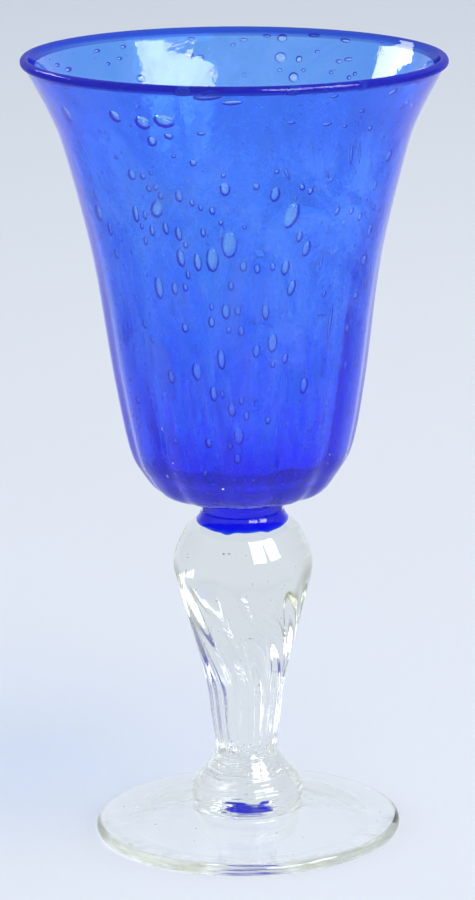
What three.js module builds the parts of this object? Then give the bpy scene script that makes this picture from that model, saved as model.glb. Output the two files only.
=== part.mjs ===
// A hand-blown water goblet in millimetres, z up. The origin is the centre of the foot's resting plane.
// The bowl is a blue bubbled lining under a clear, optic-ribbed casing. A blue collar joins it to a
// clear, ribbed, solid baluster stem, which stands on a two-tier knop and a kicked-up disc foot.
import * as THREE from "three";

// Foot: a disc with a rounded edge. Its crown is the lower half of the knop's wide tier, and its
// underside is kicked up into the crown by the pontil rod.
const footRadius = 38.9;
const footEdgeThickness = 3.2;
const footDiscRadius = 24;
const footDiscHeight = 4.7;
const footInnerRadius = 17;
const footInnerHeight = 5.5;
const footNeckRadius = 13.5;
const footNeckHeight = 6.2;
const footSwellRadius = 13.8;
const footSwellHeight = 8.1;
const footCrownRadius = 14.1;
const footCrownHeight = 10.4;
const restRingInnerRadius = 30.5;
const hollowOuterRadius = 28.5;
const hollowOuterHeight = 0.4;
const footHollowRadius = 17;
const footHollowHeight = 2.5;
const kickMouthRadius = 12.8;
const kickMouthHeight = 3.5;
const kickSideRadius = 11;
const kickSideHeight = 5.9;
const kickShoulderRadius = 9.2;
const kickShoulderHeight = 7.5;
const kickTopRadius = 7;
const kickTopHeight = 8.7;
const kickHeight = 9.2;

// Knop: the upper half of the wide tier, a crease and a narrow tier under the stem
const knopHeight = 10;
const knopShoulderRadius = 13.1;
const knopShoulderRise = 3;
const knopCreaseRadius = 11.6;
const knopCreaseRise = 4.7;
const knopCreaseDepth = 0.35;
const knopTierRadius = 10.1;
const knopTierRise = 6.6;

// Stem: a solid inverted baluster with a socket in its mouth, which the collar's plug fills
const stemLength = 64;
const stemEndRadius = 8.1;
const stemNeckRadius = 7.85;
const stemNeckRise = 2.1;
const stemShankRadius = 8.9;
const stemShankRise = 11;
const stemTaperRadius = 10.6;
const stemTaperRise = 21.9;
const stemSwellRadius = 15.3;
const stemSwellRise = 39.6;
const stemBulgeRadius = 17.65;
const stemBulgeRise = 50.4;
const stemShoulderRadius = 14.9;
const stemShoulderRise = 58.6;
const stemThroatRadius = 11.55;
const stemThroatRise = 62;
const stemMouthLip = 0.5;
const stemRibDepth = 0.6;
const stemTwistRise = 16.5;
const stemTwist = 40;

// Collar: a short blue post, fused into the stem's mouth and under the bowl
const collarPlugRadius = 9.85;
const collarPlugDepth = 6;
const collarNoseRadius = 9;
const collarNoseHeight = 0.8;
const collarWaistRadius = 10.25;
const collarVisibleHeight = 3;
const collarTopRadius = 10.9;

// Bowl: a bell with a flared, fire-polished rim
const bowlHeight = 112.2;
const rimRadius = 52.6;
const lipThickness = 2.4;
const bowlUndersideRadius = 14.3;
const bowlUndersideRise = 0.6;
const bowlTurnRadius = 20.7;
const bowlTurnRise = 2.6;
const bowlHeelRadius = 24.9;
const bowlHeelRise = 7.4;
const bowlShankRadius = 28.2;
const bowlShankRise = 14.4;
const bowlLowerRadius = 31.6;
const bowlLowerRise = 32.4;
const bowlMiddleRadius = 35.9;
const bowlMiddleRise = 62.2;
const bowlFlareRadius = 42.1;
const bowlFlareRise = 88.2;
const bowlMouthRadius = 46.1;
const bowlMouthRise = 99.2;
const casingWall = 0.95;
const casingBase = 1.6;
const liningWall = 1.2;
const liningBase = 4.6;
const bowlRibDepth = 0.75;
const bowlRibFadeRise = 96;
const rimLean = 0.86;

// Fits and facets: glass that is fused in the real piece keeps a hair gap here, apart from flat seats
const fusedGap = 0.25;
const ribCount = 12;
const ribStart = -101.5;
const stemRibStart = -87;
const ribSides = 6;
const plainSides = 48;
const liningSides = 60;

// Heights of the joints, stacked from the foot up
const knopBase = footCrownHeight;
const stemBase = knopBase + knopHeight;
const stemMouth = stemBase + stemLength;
const collarBase = stemMouth - collarPlugDepth;
const bowlBase = stemMouth + collarVisibleHeight;
const rimHeight = bowlBase + bowlHeight;
const ribbedSides = ribCount * ribSides;

const point = (radius, height) => new THREE.Vector2(radius, height);
const radians = THREE.MathUtils.degToRad;
const fade = THREE.MathUtils.smoothstep;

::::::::

◆ **What is required**: Reproduce all of the data exactly as given.

◆ **Final answer**:
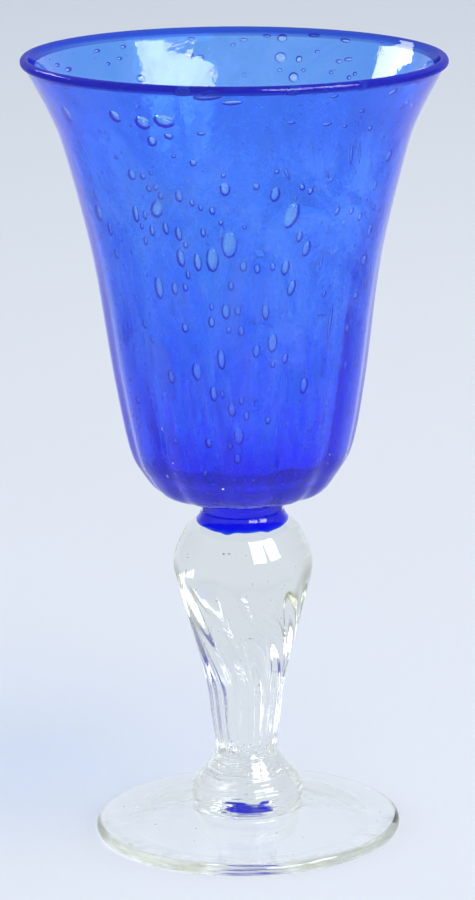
What three.js module builds the parts of this object? Then give the bpy scene script that makes this picture from that model, saved as model.glb. Output the two files only.
=== part.mjs ===
// A hand-blown water goblet in millimetres, z up. The origin is the centre of the foot's resting plane.
// The bowl is a blue bubbled lining under a clear, optic-ribbed casing. A blue collar joins it to a
// clear, ribbed, solid baluster stem, which stands on a two-tier knop and a kicked-up disc foot.
import * as THREE from "three";

// Foot: a disc with a rounded edge. Its crown is the lower half of the knop's wide tier, and its
// underside is kicked up into the crown by the pontil rod.
const footRadius = 38.9;
const footEdgeThickness = 3.2;
const footDiscRadius = 24;
const footDiscHeight = 4.7;
const footInnerRadius = 17;
const footInnerHeight = 5.5;
const footNeckRadius = 13.5;
const footNeckHeight = 6.2;
const footSwellRadius = 13.8;
const footSwellHeight = 8.1;
const footCrownRadius = 14.1;
const footCrownHeight = 10.4;
const restRingInnerRadius = 30.5;
const hollowOuterRadius = 28.5;
const hollowOuterHeight = 0.4;
const footHollowRadius = 17;
const footHollowHeight = 2.5;
const kickMouthRadius = 12.8;
const kickMouthHeight = 3.5;
const kickSideRadius = 11;
const kickSideHeight = 5.9;
const kickShoulderRadius = 9.2;
const kickShoulderHeight = 7.5;
const kickTopRadius = 7;
const kickTopHeight = 8.7;
const kickHeight = 9.2;

// Knop: the upper half of the wide tier, a crease and a narrow tier under the stem
const knopHeight = 10;
const knopShoulderRadius = 13.1;
const knopShoulderRise = 3;
const knopCreaseRadius = 11.6;
const knopCreaseRise = 4.7;
const knopCreaseDepth = 0.35;
const knopTierRadius = 10.1;
const knopTierRise = 6.6;

// Stem: a solid inverted baluster with a socket in its mouth, which the collar's plug fills
const stemLength = 64;
const stemEndRadius = 8.1;
const stemNeckRadius = 7.85;
const stemNeckRise = 2.1;
const stemShankRadius = 8.9;
const stemShankRise = 11;
const stemTaperRadius = 10.6;
const stemTaperRise = 21.9;
const stemSwellRadius = 15.3;
const stemSwellRise = 39.6;
const stemBulgeRadius = 17.65;
const stemBulgeRise = 50.4;
const stemShoulderRadius = 14.9;
const stemShoulderRise = 58.6;
const stemThroatRadius = 11.55;
const stemThroatRise = 62;
const stemMouthLip = 0.5;
const stemRibDepth = 0.6;
const stemTwistRise = 16.5;
const stemTwist = 40;

// Collar: a short blue post, fused into the stem's mouth and under the bowl
const collarPlugRadius = 9.85;
const collarPlugDepth = 6;
const collarNoseRadius = 9;
const collarNoseHeight = 0.8;
const collarWaistRadius = 10.25;
const collarVisibleHeight = 3;
const collarTopRadius = 10.9;

// Bowl: a bell with a flared, fire-polished rim
const bowlHeight = 112.2;
const rimRadius = 52.6;
const lipThickness = 2.4;
const bowlUndersideRadius = 14.3;
const bowlUndersideRise = 0.6;
const bowlTurnRadius = 20.7;
const bowlTurnRise = 2.6;
const bowlHeelRadius = 24.9;
const bowlHeelRise = 7.4;
const bowlShankRadius = 28.2;
const bowlShankRise = 14.4;
const bowlLowerRadius = 31.6;
const bowlLowerRise = 32.4;
const bowlMiddleRadius = 35.9;
const bowlMiddleRise = 62.2;
const bowlFlareRadius = 42.1;
const bowlFlareRise = 88.2;
const bowlMouthRadius = 46.1;
const bowlMouthRise = 99.2;
const casingWall = 0.95;
const casingBase = 1.6;
const liningWall = 1.2;
const liningBase = 4.6;
const bowlRibDepth = 0.75;
const bowlRibFadeRise = 96;
const rimLean = 0.86;

// Fits and facets: glass that is fused in the real piece keeps a hair gap here, apart from flat seats
const fusedGap = 0.25;
const ribCount = 12;
const ribStart = -101.5;
const stemRibStart = -87;
const ribSides = 6;
const plainSides = 48;
const liningSides = 60;

// Heights of the joints, stacked from the foot up
const knopBase = footCrownHeight;
const stemBase = knopBase + knopHeight;
const stemMouth = stemBase + stemLength;
const collarBase = stemMouth - collarPlugDepth;
const bowlBase = stemMouth + collarVisibleHeight;
const rimHeight = bowlBase + bowlHeight;
const ribbedSides = ribCount * ribSides;

const point = (radius, height) => new THREE.Vector2(radius, height);
const radians = THREE.MathUtils.degToRad;
const fade = THREE.MathUtils.smoothstep;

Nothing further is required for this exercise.